Options trading "will help improve the capital structure of the market and meet the demand for value investment by long-term institutional investors such as the country's social security fund and the pension fund", he said.

Options give buyers the right to buy or sell the underlying instrument at an agreed price on a specific date. The options are the first equity derivative China introduced since it launched the trading of stock index futures in 2010.

At present, options trading is limited to the Shanghai Stock Exchange 50 ETF, an exchange-traded fund tracking the country's 50 most heavily weighted stocks.

The most actively traded contracts on Monday were March call options at 2.2 yuan, accounting for one-fourth of total trading volume, as investors bet on further gains for blue-chip stocks in the short term. Call options give holders the right to purchase the underlying asset, while puts allow them to sell.

Ee Chuan Ng, head of Bloomberg China, said the introduction of stock options represented a significant development in China's capital markets and a move toward greater financial reform and market liberalization.

"For this new hedging tool to positively contribute to a more robust equity market, liquidity will be an imperative factor," he said.

Analysts said the short-term effect of options trading is usually an immediate boost in the prices of target stocks or indexes. But in the long run, the trading tool will help curtail market volatility.

Liao Hong, chief economist at investment bank China International Capital Corp Ltd, said that options trading will improve liquidity and investors' confidence in the stock market.

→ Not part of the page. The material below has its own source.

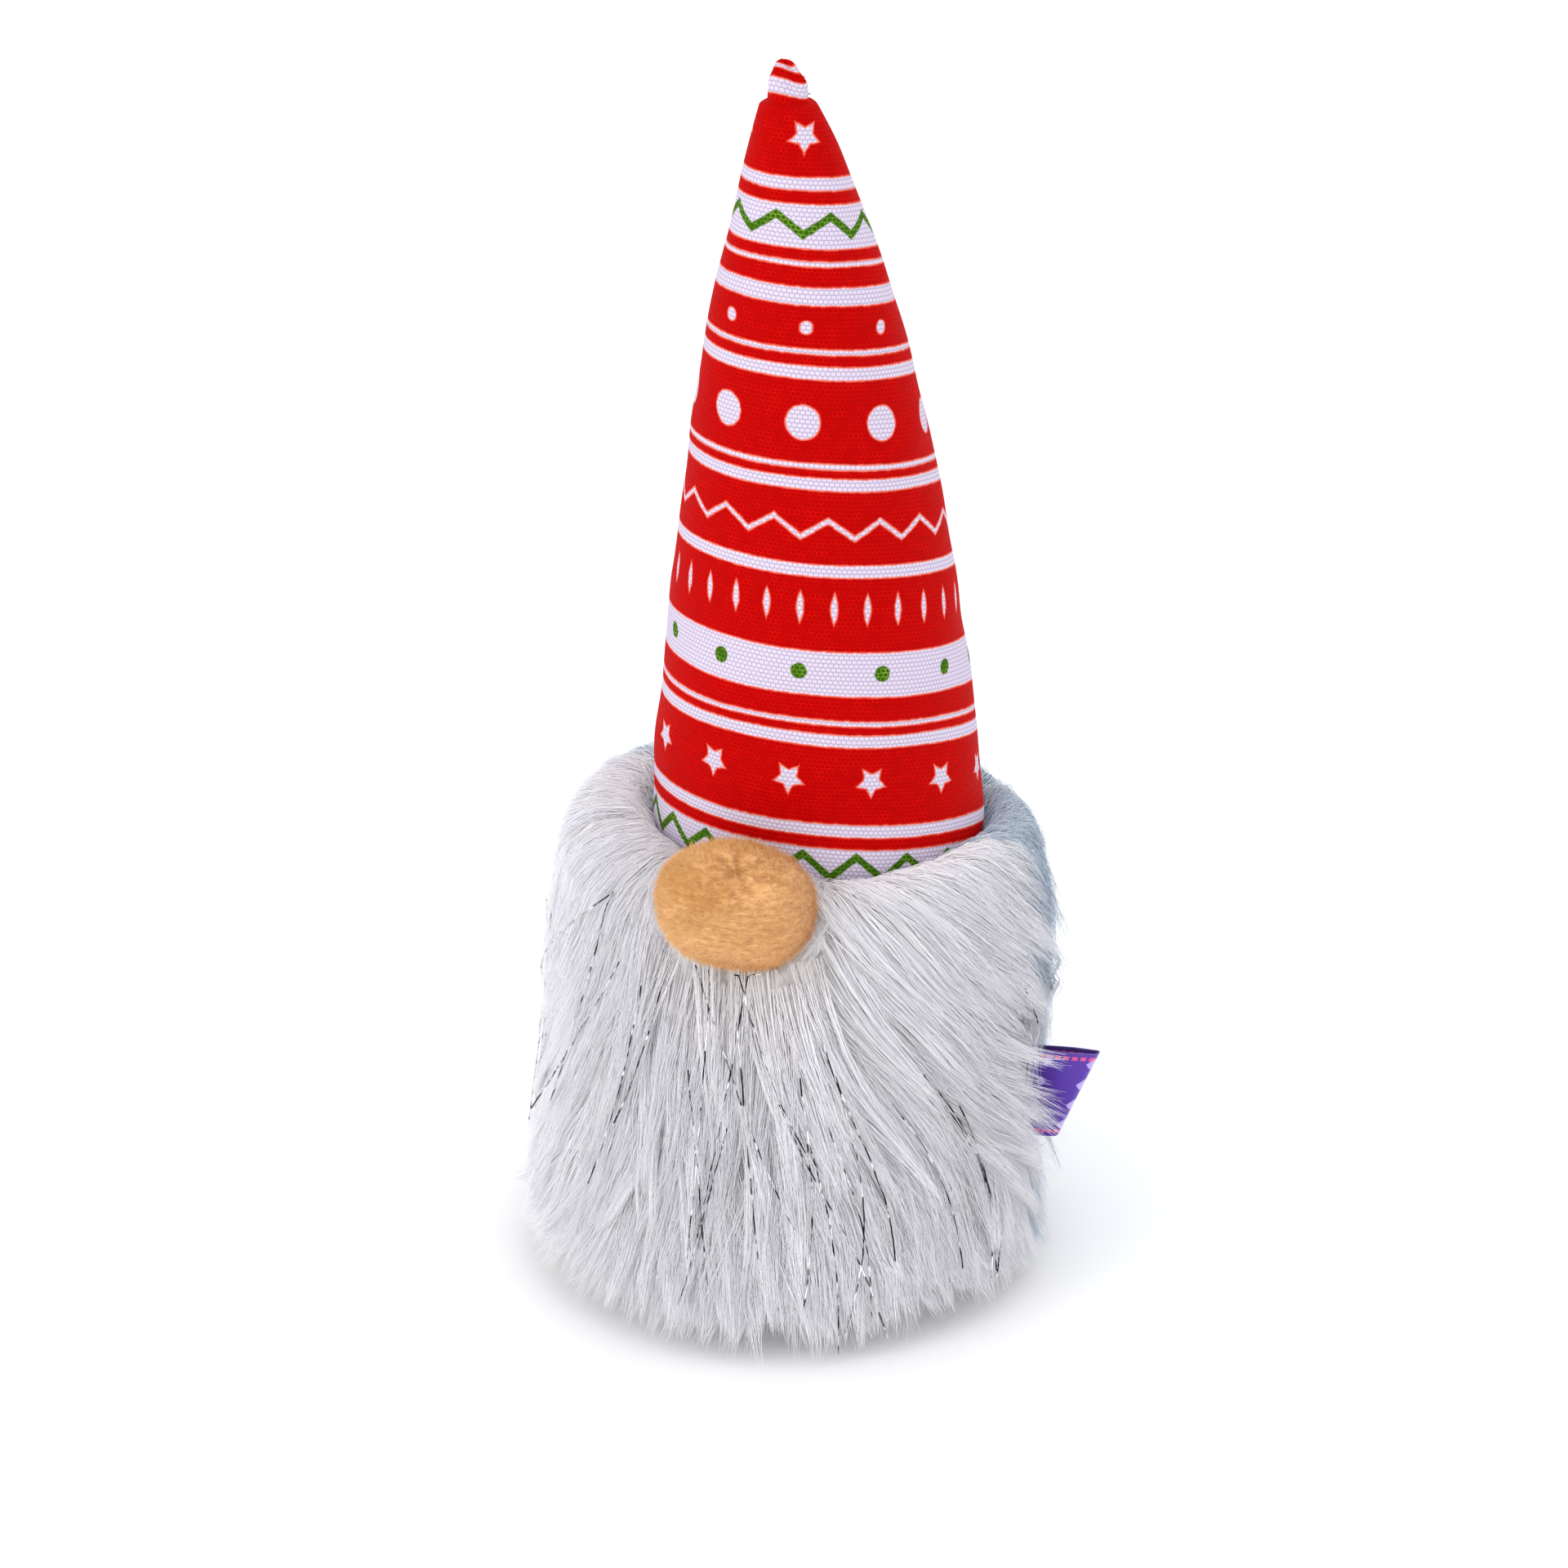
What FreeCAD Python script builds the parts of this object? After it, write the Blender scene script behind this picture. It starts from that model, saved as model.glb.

"It is just the beginning for China to develop and improve its derivative market. More complicated derivative tools can be expected as the country will accelerate its financial innovation in the next five to 10 years," Liang wrote in a research note.

Some analysts anticipate that the regulator may soon expand options trading to the stock index and individual stocks.

Securities firms are believed to be among the first to benefit from the launch of the option trading as it will boost their revenue. Shares of securities firms moved up 4.13 percent and led the gain of the Shanghai Composite Index.